For many examples see Simon Marlow's Concurrency in Haskell book.
At a minimum one can hope this STM implementation will allow a higher-performance, more concurrent python in which all operations that are atomic in CPython remain atomic. Better would be a high-performance implementation of the async interfaces introduced in 3.4.
No, STM is a concurrency mechanism, not a parallelization one. That's why Haskell's is under Control.Concurrent not Control.Parallel.
And one of the points and goals of pypy-STM is that it could allow parallelising event loops with minimal changes. Quoting http://pypy.org/tmdonate.html
> However, as argued here, this may not be the most practical way to achieve real multithreading; it seems that better alternatives would offer good scalability too. Notably, TM could benefit any event-based system that is written to dispatch events serially (Twisted-based, most GUI toolkit, Stackless, gevent, and so on). The events would internally be processed in parallel, while maintaining the illusion of serial execution, with all the corresponding benefits of safety. This should be possible with minimal changes to the event dispatchers. This approach has been described by the Automatic Mutual Exclusion work at Microsoft Research, but not been implemented anywhere (to the best of our knowledge).
It is not expected to be faster than preforking evented workers, however it is expected to be much simpler to retrofit non-MP systems for, and does not have the complexity overhead of IPC and multiprocess architectures.

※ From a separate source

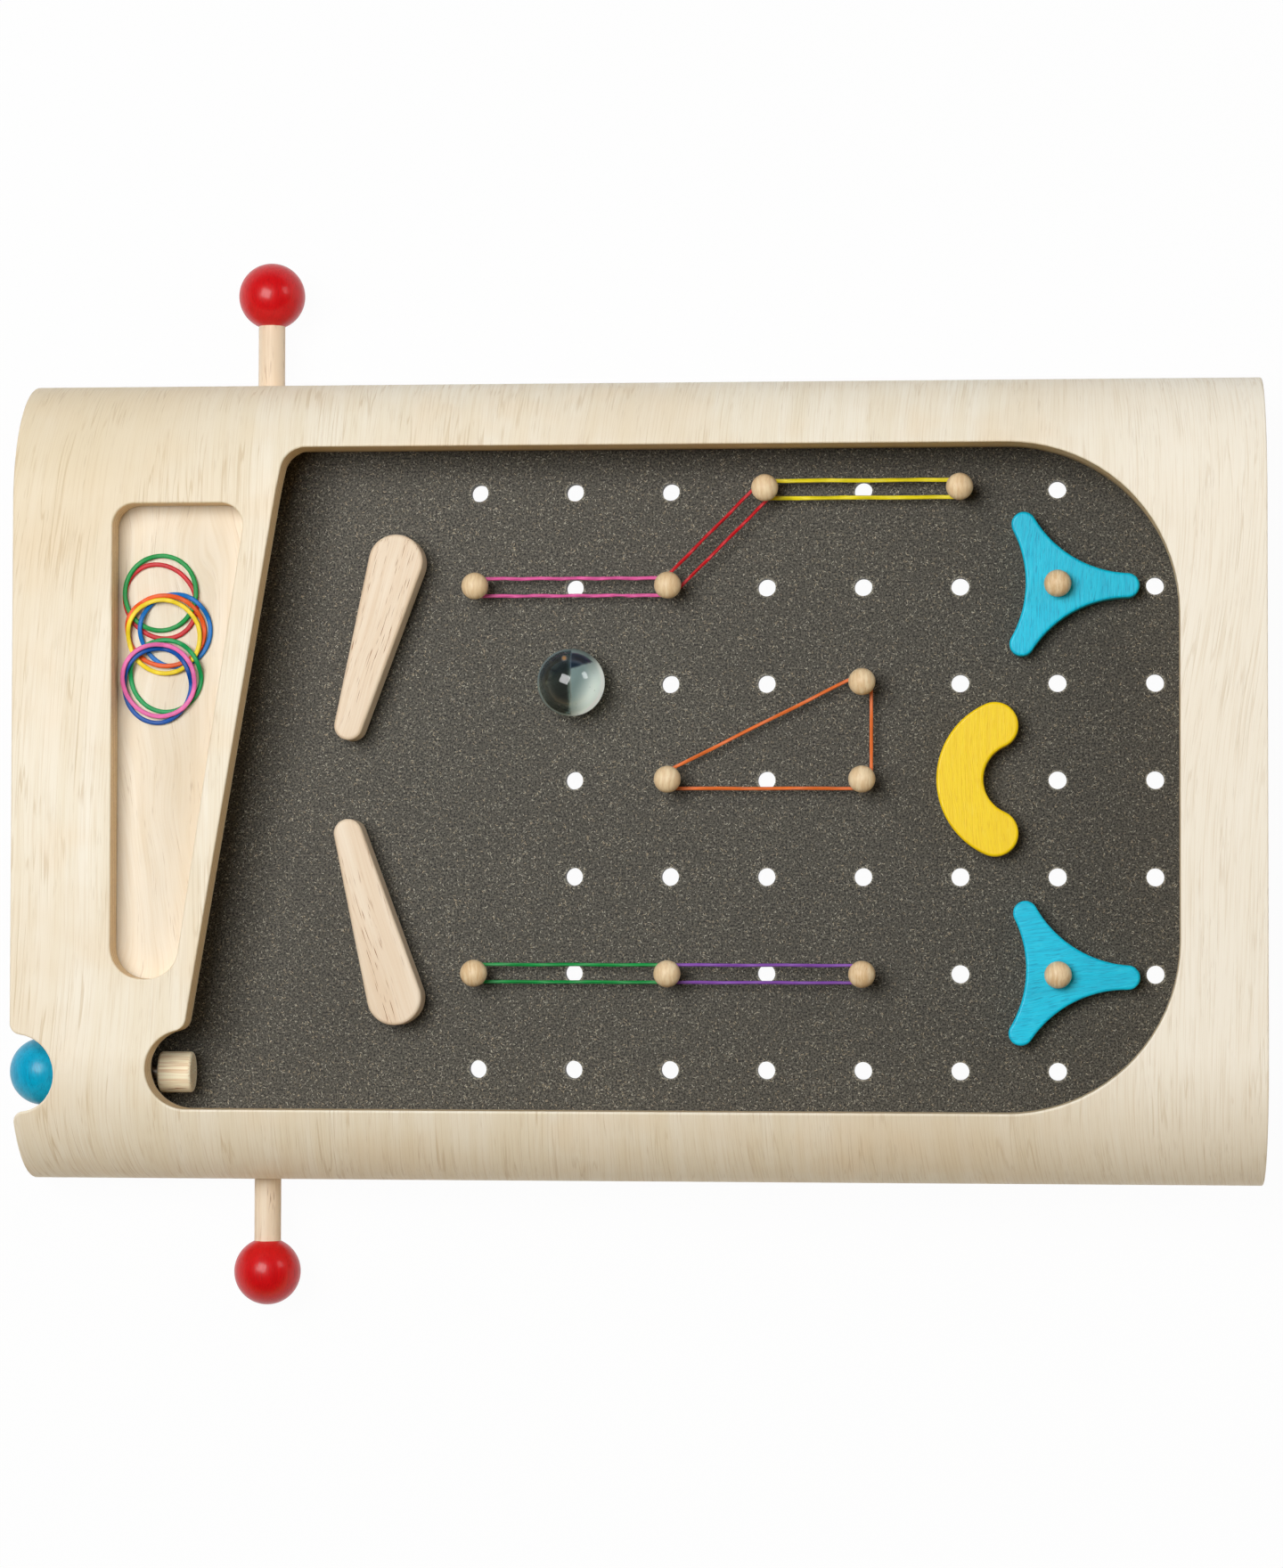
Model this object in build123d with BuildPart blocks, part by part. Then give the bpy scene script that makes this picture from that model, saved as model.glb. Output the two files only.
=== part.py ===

I think PyPy guys had some crazy ideas of connecting STM transactions to SQL transactions, but I have no idea how that will work with network connectivity issues etc.
Yes, side-effects (not just I/O, altering non-transactional mutable bindings or objects is also broken) within transactions is fraught with peril as they may be retried time and time again until they succeed. You can still do transactions in languages unable to segregate side-effects, it's just (much) riskier (Clojure/Clojurescript has CAS-based semantics on atoms — usually performed through the higher-level `swap!` operation. It works quite well, but the language will not save you from the footgun of side-effects within a transaction and it will potentially retry hundreds of times if there's a lot of contention on the atom)
I'm sorry, what? STM is entirely a concurrency construct. You wouldn't need it if you didn't have concurrency... The whole idea is that access to shared memory happens through database-like transactions.
PyPy is implementing an STM solution to provide single-process parallelism in Python, allowing multiple threads to execute at a time, and detecting and recovering (re-executing) when they conflict.
So while STM can be used in concurrent execution without parallelism, existing Python interpreters provide concurrent execution without STM, and PyPy only needs STM to provide parallelism.
No, only one thread can hold the GIL at a time. Not everything requires holding the GIL. You can still get multithreading benefits for IO-bound work and for work done in C extensions like numpy.
* A property of your algorithm and your problem space. Some frameworks / libraries have multiple ways of handling concurrency. Callback chains, threads, waiting on events, etc. This says nothing at all about whether you'll get a speed-up at runtime or not.
* Concurrency is usually split into CPU and IO.
+ CPU concurrency means your code computes things that are largely independent on each other (you divide an image into sub-blocks and compute some function all of them and those functions are concurrent while they run).
+ IO concurrency means your code does input output operations that are independent. You might handle multiple client connections. A connection from one client is not in large, dependent on connections from another client.
* Parallelism is a property of your runtime system, the particular library, language, framework, hardware, motherboard, that helps you run multiple concurrency units at the same time.
* You would often want to map your concurrency units to run on the parallel execution resources your platform provides as well as possible.
* Could also split into CPU and IO parallelism:
+ CPU : Can execute multiple compute concurrency units at a time. Think of threads, multiple processes, multiple compute nodes. You actually spawn a thread for each of those sub-image blocks and run computations at the same time.
+ IO : You can spawn a thread or process for each client connection and then reads and writes to sockets will effectively execute in parallel. Now, you only have one motherboard, one kernel, and maybe one network card. So deep down they are not 100% and completely parallel. A large transfer from on thread could clog the network buffers or the switch downstream, but it is as good it gets sometimes. Or you could use a select/epoll/kqueue kernel and syscall facility to execute multiple IO concurrency in parallel.
* You could have IO concurrency but no IO parallelism. In your code you actually read from client 1 socket , then client 2 socket, then when a 3rd client, from client 3 socket, in a sequence in some for loop. Terribly inefficient.
* You could have IO concurrency and IO parallelism. You can spawn a thread (yes even in Python this works great). You can spawn a green thread (something based on eventlet, gevent). You can start a callback chain. Underneath of a lot of this is quite often that epoll/select/kqueue mechanism just disguised with goodies on top (green threads, promises, callbacks, errbacks, actors etc).
* You could have CPU concurrency and CPU parallelism. You managed to map your 100 image sub-blocks to 100 threads. If you have 4 cores, maybe 4 of those will run at a time and you let the kernel distribute those. Or you can hand spawn 4 execution queues with 4 threads, pin them to each CPU core and map 100 sub-block to 4 worker threads.
* You could have CPU concurrency but no CPU parallelism. This is if say you use Python's threads to compute those sub-blocks, underneath it has a GIL lock and will only run one of those units at a time. You could spawn a callback-chain in Node.js and to compute each of those 100 sub-blocks and you will also run only one a time and they might even get confused with each because they'll block each other in a non-obvious way.